Melanie asked me up to her room to help carry her bags down the three flights of strips. When we got to the room, she finished packing, and I carried her bags down from her third-floor suite and said goodbye at the gate.
Afterward I found Isobel again, near the entrance. She was steadier, post-Claire. We pushed through the crowd in the quad and slipped to the chapel to say goodbye privately. We spoke plainly — never forget, life-changing, go back to our lives. I told her I wanted to know her as an old woman. She agreed. We exchanged WhatsApp.
She left campus.
I said goodbye to Maddy later in the quad. I said goodbye to Jim, the dream tutor whose session Isobel and I attended and I left out of this story. “You’re a funny guy,” I said. “Takes one to know one,” he answered. The Exeter gate closed behind me, and I walked to the hotel my wife and I were to stay at alone.
My wife was in London at the Sherlock Holmes Museum. I wandered Exeter, then went to the Tolkien exhibition — letters to his children, original sketches, it was a really moving experience. Afterward a stationery shop — a single Tintin postcard. Dinner at the hotel restaurant — bouillabaisse and red wine. Then I texted Eloise. One message became a hundred.
I sent her “Leave the City” by Jason Molina and Red River Shore. She listened and cried. She said she wouldn’t go home to her fiancé that night — too flooded — she would stay at a hotel instead. We planned how we would keep in touch.

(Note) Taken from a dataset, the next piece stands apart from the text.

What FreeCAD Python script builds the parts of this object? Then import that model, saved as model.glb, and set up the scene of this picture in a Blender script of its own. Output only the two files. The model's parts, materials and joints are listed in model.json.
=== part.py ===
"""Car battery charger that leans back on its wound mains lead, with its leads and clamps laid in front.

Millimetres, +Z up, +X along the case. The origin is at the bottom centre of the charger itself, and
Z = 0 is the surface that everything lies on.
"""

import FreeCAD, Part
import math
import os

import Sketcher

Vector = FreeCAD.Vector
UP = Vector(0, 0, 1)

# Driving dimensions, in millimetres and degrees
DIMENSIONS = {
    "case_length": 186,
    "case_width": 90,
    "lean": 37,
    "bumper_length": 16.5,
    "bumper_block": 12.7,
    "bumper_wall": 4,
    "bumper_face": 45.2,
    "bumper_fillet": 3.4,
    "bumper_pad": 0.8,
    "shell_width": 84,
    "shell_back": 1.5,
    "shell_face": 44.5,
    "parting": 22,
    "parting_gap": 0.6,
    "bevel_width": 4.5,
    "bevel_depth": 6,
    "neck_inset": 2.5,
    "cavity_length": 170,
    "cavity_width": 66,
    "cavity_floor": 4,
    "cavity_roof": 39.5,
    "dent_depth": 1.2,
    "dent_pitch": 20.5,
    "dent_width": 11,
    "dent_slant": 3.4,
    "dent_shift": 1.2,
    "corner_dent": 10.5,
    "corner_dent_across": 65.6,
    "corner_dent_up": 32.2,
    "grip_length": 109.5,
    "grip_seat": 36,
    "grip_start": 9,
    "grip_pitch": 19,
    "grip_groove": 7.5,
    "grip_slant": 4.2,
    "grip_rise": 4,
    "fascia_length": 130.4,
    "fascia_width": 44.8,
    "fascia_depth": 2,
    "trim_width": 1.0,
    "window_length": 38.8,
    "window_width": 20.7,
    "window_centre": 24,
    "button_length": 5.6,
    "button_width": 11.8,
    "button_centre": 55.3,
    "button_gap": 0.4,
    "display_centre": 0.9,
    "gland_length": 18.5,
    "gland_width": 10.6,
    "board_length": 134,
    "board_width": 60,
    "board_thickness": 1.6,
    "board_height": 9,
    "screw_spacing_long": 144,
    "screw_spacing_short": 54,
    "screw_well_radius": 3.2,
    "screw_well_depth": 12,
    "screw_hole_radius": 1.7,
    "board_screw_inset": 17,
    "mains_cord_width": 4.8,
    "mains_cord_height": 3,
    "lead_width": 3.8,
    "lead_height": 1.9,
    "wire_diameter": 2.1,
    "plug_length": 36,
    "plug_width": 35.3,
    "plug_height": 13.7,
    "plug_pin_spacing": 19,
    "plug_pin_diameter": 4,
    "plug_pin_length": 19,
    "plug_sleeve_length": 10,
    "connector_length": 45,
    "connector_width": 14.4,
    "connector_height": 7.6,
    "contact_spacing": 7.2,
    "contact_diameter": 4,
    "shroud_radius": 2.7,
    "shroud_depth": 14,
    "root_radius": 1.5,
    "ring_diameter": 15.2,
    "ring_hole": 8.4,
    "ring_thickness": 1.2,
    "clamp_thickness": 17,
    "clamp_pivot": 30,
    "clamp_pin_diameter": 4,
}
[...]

I slept next to my wife in a new bed, and in a new world.
Saturday, Early Morning
My wife had returned somewhat late from London and she was tired and slept early. She had an early flight, and a bus pickup 5:15 AM.
When the morning came I walked her to the stop. Street quiet, air washed and pale.
We hugged, kissed briefly, light and familiar, and she boarded the bus.
I stood there watching it pull away.
Not knowing yet what I had broken open.
Not knowing yet what I had kept intact.